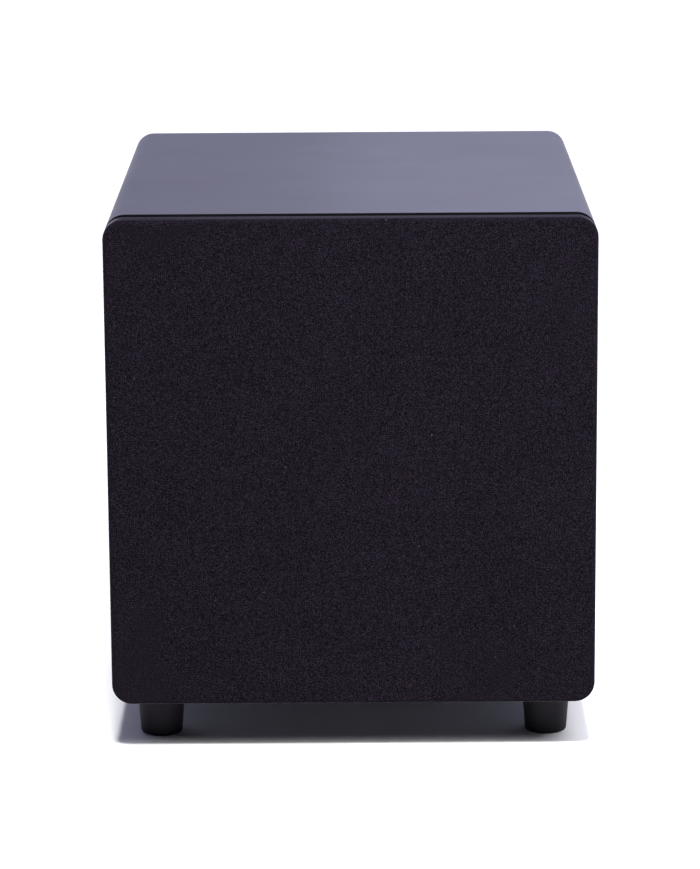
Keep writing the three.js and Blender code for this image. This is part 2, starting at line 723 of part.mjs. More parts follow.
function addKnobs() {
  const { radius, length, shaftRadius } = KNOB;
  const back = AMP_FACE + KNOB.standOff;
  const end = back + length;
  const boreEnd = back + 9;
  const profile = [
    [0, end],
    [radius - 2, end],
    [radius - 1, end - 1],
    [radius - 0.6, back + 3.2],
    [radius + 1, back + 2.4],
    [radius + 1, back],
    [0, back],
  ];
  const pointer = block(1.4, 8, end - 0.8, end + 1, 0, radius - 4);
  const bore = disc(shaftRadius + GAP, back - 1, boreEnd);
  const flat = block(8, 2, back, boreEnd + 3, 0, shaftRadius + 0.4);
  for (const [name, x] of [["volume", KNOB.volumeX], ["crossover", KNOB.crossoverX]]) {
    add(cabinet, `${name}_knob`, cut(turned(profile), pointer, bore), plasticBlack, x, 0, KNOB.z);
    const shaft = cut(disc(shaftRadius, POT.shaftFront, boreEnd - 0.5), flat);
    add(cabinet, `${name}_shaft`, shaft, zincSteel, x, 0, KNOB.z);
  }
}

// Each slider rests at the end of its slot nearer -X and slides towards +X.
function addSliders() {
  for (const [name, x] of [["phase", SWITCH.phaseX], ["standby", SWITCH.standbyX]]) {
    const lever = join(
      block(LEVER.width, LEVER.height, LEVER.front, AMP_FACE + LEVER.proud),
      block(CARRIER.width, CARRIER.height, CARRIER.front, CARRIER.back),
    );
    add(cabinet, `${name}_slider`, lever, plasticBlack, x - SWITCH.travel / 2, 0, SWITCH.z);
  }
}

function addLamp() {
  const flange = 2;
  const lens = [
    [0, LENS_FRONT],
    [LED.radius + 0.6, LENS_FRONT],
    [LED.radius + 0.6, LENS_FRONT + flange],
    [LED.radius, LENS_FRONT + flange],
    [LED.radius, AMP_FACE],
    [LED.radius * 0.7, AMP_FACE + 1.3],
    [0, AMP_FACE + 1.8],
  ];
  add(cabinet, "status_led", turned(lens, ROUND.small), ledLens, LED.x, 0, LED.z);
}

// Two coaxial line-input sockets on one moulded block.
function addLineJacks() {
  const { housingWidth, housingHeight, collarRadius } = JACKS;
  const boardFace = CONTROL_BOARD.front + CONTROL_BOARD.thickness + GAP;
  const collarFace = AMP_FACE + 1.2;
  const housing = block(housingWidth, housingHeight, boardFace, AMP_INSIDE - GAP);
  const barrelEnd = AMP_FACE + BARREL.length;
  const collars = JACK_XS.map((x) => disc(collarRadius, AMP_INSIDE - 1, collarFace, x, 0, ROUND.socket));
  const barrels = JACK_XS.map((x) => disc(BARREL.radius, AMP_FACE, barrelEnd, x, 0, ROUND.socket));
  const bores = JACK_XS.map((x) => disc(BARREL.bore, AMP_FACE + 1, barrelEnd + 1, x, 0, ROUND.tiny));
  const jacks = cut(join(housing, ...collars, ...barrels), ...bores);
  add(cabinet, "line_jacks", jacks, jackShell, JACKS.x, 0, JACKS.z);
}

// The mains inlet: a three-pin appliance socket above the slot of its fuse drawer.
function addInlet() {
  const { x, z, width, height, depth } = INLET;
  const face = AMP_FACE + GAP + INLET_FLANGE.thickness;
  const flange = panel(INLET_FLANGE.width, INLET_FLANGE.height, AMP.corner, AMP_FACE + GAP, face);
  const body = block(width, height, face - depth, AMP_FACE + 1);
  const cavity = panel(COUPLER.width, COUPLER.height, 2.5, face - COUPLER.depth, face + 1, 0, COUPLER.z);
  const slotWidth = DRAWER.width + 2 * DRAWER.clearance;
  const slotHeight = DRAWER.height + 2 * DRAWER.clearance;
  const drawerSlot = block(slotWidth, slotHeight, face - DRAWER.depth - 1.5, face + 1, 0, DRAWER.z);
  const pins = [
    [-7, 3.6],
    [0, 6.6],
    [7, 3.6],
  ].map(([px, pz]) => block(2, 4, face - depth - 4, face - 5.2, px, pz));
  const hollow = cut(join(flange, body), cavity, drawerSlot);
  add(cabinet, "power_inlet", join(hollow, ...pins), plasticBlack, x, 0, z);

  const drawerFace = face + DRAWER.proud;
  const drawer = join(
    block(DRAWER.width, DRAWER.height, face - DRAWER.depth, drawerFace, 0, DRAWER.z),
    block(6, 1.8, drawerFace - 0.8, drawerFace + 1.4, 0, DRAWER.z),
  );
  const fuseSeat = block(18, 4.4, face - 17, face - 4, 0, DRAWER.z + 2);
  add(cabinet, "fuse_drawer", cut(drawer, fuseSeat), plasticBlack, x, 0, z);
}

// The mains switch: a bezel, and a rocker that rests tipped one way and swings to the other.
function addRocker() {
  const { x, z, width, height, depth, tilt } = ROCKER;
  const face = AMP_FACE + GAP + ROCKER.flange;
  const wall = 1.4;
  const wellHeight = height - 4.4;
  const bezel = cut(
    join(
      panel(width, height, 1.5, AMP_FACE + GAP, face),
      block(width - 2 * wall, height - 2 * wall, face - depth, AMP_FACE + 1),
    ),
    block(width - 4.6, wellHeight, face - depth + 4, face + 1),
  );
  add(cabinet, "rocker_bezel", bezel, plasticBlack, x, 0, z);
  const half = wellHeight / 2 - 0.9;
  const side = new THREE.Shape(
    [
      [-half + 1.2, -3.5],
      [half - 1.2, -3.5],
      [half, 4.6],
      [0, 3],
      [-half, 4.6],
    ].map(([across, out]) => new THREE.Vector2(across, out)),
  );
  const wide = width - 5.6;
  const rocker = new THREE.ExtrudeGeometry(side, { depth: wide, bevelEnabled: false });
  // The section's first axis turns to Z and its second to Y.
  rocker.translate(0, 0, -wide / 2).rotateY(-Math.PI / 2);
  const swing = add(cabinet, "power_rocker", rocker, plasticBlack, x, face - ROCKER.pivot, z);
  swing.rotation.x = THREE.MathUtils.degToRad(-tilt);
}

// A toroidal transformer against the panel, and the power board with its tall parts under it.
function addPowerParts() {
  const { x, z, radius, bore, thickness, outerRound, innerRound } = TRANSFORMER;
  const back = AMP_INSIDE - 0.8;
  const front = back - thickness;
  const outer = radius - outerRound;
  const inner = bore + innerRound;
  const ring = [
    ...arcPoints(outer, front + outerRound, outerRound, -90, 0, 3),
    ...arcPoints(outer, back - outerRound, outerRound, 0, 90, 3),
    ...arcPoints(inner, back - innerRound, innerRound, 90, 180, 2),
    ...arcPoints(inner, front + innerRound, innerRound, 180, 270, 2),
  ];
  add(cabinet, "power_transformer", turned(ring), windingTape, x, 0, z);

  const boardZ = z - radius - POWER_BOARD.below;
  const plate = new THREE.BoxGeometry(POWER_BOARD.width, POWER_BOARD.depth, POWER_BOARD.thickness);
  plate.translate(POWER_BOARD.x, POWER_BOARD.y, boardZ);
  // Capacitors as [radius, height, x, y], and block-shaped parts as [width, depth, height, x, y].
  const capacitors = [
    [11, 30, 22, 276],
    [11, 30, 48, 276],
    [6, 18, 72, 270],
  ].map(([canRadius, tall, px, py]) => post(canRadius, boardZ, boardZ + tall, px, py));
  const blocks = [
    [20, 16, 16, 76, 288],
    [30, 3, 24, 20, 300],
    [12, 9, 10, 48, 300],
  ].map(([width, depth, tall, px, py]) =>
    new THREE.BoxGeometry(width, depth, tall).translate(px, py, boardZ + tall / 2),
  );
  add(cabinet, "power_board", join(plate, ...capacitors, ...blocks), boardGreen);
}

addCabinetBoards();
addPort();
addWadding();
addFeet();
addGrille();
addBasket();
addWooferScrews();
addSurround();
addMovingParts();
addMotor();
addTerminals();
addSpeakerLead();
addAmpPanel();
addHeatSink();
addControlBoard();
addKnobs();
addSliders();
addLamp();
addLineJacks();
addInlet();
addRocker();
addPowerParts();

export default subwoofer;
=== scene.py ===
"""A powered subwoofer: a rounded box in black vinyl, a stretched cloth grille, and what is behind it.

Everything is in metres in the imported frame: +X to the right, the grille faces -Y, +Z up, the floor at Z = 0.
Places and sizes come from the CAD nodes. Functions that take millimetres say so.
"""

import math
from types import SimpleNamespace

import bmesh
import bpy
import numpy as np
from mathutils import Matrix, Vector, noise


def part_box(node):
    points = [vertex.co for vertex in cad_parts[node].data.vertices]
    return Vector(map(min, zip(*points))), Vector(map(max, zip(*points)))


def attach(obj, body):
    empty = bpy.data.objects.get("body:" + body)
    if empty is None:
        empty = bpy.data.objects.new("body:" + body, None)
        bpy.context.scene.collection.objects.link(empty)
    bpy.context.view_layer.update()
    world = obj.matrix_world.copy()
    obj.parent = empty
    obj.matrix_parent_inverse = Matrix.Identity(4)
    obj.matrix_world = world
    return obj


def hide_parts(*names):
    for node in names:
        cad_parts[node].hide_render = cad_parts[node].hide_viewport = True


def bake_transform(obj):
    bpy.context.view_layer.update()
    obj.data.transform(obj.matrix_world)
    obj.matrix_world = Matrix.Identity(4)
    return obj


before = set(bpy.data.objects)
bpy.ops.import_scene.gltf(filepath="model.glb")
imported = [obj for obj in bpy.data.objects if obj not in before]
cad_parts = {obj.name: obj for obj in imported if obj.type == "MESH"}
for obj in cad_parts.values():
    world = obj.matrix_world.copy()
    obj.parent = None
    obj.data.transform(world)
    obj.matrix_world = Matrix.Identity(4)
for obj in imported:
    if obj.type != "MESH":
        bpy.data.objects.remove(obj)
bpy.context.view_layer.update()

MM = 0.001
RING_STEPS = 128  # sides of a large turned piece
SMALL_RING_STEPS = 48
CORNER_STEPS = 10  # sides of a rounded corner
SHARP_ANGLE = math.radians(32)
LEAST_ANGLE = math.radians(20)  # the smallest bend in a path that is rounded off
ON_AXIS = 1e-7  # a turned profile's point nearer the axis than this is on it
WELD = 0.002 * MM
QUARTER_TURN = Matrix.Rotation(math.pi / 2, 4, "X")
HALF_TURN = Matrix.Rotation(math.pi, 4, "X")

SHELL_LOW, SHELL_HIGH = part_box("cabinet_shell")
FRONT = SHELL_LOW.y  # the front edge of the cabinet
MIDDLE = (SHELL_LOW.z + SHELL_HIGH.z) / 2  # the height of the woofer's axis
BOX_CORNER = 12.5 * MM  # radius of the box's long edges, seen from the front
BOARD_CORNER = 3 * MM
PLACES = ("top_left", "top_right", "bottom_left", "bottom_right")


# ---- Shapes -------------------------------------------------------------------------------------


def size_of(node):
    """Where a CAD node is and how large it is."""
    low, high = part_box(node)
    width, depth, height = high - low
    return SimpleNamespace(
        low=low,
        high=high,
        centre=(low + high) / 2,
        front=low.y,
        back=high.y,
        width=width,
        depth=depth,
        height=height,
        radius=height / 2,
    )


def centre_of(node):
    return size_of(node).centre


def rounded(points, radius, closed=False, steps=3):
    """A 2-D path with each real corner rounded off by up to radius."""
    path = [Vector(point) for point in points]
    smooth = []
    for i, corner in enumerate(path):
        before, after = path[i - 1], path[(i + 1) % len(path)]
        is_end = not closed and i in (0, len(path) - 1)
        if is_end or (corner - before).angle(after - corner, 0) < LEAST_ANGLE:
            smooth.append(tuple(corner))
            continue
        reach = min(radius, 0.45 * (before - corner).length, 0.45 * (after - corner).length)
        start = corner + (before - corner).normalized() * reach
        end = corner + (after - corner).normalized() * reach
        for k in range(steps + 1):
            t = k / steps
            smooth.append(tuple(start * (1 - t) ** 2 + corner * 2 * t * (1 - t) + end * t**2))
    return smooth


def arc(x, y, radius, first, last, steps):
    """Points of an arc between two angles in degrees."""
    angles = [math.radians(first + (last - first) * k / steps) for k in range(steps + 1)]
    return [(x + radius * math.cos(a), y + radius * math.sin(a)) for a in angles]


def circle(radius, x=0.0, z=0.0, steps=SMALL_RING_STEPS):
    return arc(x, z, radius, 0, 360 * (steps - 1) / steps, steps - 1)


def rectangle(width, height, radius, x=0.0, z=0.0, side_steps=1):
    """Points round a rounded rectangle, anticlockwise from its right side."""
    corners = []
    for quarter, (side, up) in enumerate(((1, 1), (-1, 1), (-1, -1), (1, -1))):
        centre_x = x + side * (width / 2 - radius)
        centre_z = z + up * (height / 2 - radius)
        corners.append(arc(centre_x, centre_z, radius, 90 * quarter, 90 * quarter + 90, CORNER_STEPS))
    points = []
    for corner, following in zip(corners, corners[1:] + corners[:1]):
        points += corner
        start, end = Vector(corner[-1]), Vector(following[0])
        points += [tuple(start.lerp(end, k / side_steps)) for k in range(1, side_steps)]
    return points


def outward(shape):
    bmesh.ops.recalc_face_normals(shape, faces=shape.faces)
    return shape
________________
### Set problem
Each line from the one bearing "addCabinetBoards();" through the one bearing "from mathutils import Matrix, Vector, noise" is to be duplicated without change; all remaining lines are to be left out.

### Result for this task
addCabinetBoards();
addPort();
addWadding();
addFeet();
addGrille();
addBasket();
addWooferScrews();
addSurround();
addMovingParts();
addMotor();
addTerminals();
addSpeakerLead();
addAmpPanel();
addHeatSink();
addControlBoard();
addKnobs();
addSliders();
addLamp();
addLineJacks();
addInlet();
addRocker();
addPowerParts();

export default subwoofer;
=== scene.py ===
"""A powered subwoofer: a rounded box in black vinyl, a stretched cloth grille, and what is behind it.

Everything is in metres in the imported frame: +X to the right, the grille faces -Y, +Z up, the floor at Z = 0.
Places and sizes come from the CAD nodes. Functions that take millimetres say so.
"""

import math
from types import SimpleNamespace

import bmesh
import bpy
import numpy as np
from mathutils import Matrix, Vector, noise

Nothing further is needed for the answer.